The actual text of Boebert’s proposal provides no justification for cancelling the presidential declarations of emergency, which have been furthered on a roughly yearly basis. The last occasion on which President Joe Biden formally outlined the latest one-year expansion of the formal declaration of an emergency was last October. The text of that notification from the president referenced “the unusual and extraordinary threat to the foreign policy of the United States constituted by the situation in or in relation to the Democratic Republic of the Congo, which has been marked by widespread violence and atrocities that continue to threaten regional stability.”

It appears as though actually implementing the cancellation of these past declarations of emergency, which in general terms provide a foundation for issuing economic restrictions with the aim of securing certain political or security ends, would need the president’s signature.

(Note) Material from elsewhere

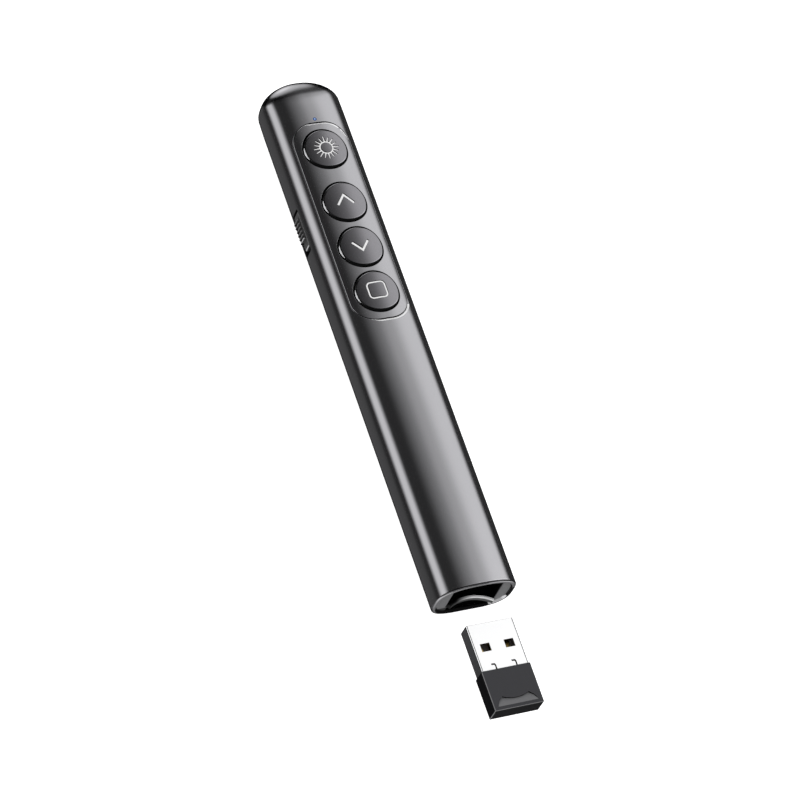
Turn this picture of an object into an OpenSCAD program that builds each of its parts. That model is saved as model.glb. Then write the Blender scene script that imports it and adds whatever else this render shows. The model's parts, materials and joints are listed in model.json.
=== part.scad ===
// Wireless presentation clicker: a metal sleeve with four buttons, a power slider,
// a laser in its head and a USB receiver that docks in its open tail.
// It lies on its back. X runs across it, +Y towards the head and +Z out of the buttons.

/* [Body] */
// Width of the body at its widest line
body_width = 20.8; // [20.2:0.1:24]
// Height of the button side above the widest line
crown_height = 7.0; // [6.8:0.1:8]
// Depth of the back below the widest line, before its resting strip is cut flat
belly_depth = 7.4; // [7.2:0.1:8.4]
// Depth cut off the back to make the flat strip that it rests on
rest_cut = 0.1; // [0.05:0.05:0.3]
// Wall of the metal sleeve
wall = 1.2; // [1:0.1:1.4]
// Squareness of the button side, where 2 is an ellipse
crown_power = 2.56; // [2.3:0.02:3]
// Squareness of the back, where 2 is an ellipse
belly_power = 3.28; // [2.9:0.02:3.8]
// Small bevel around the open tail end
tail_bevel = 0.3; // [0.1:0.1:0.5]

/* [Head] */
// Length of the head beyond the main board
head_room = 11.3; // [11.3:0.1:16]
// Length over which the head rounds off in width
head_round_width = 6.1; // [5:0.1:8]
// Length over which the head rounds off in thickness
head_round_thickness = 20.1; // [16:0.1:22]
// Squareness of the head's outline seen from the front
head_width_power = 2.14; // [2:0.02:3]
// Squareness of the head's outline seen from the side
head_thickness_power = 4.33; // [3.6:0.01:5]
// Diameter of the hole that the laser shines out of
aperture_d = 3.2; // [2.6:0.1:3.6]

/* [Button panel] */
// Width of the inset button panel
panel_width = 15.6; // [15.2:0.1:16]
// Radius of the panel's corners
panel_corner = 6; // [4:0.1:7]
// Panel beyond the centre of its first and its last button
panel_end = 8; // [7:0.1:9]
// Thickness of the panel at its middle
panel_thick = 2; // [1.8:0.1:2.1]
// Gap between the panel and the sleeve
panel_gap = 0.15; // [0.1:0.05:0.25]
// Width of the bevel along each long edge of the panel
panel_bevel = 1.1; // [0.6:0.1:1.3]

/* [Buttons] */
// Diameter of each button cap
button_d = 10.7; // [10:0.1:11]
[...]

Unsurprisingly, there’s no particular indication that President Joe Biden would be interested in rushing to sign off on a proposal to upend the legal framework by which U.S. authorities have been able to respond to that violence in southern Africa with punitive economic measures.

There have recently been other proposals to roughly this same effect from the same corner of the House GOP that target other presidential declarations of emergency, and it’s remarkable for the MAGAts to apparently come out swinging so strongly against the usage of this presidential authority, considering their own guy used similar mechanisms when in office to try and secure the support needed for his wall at the country’s southern border.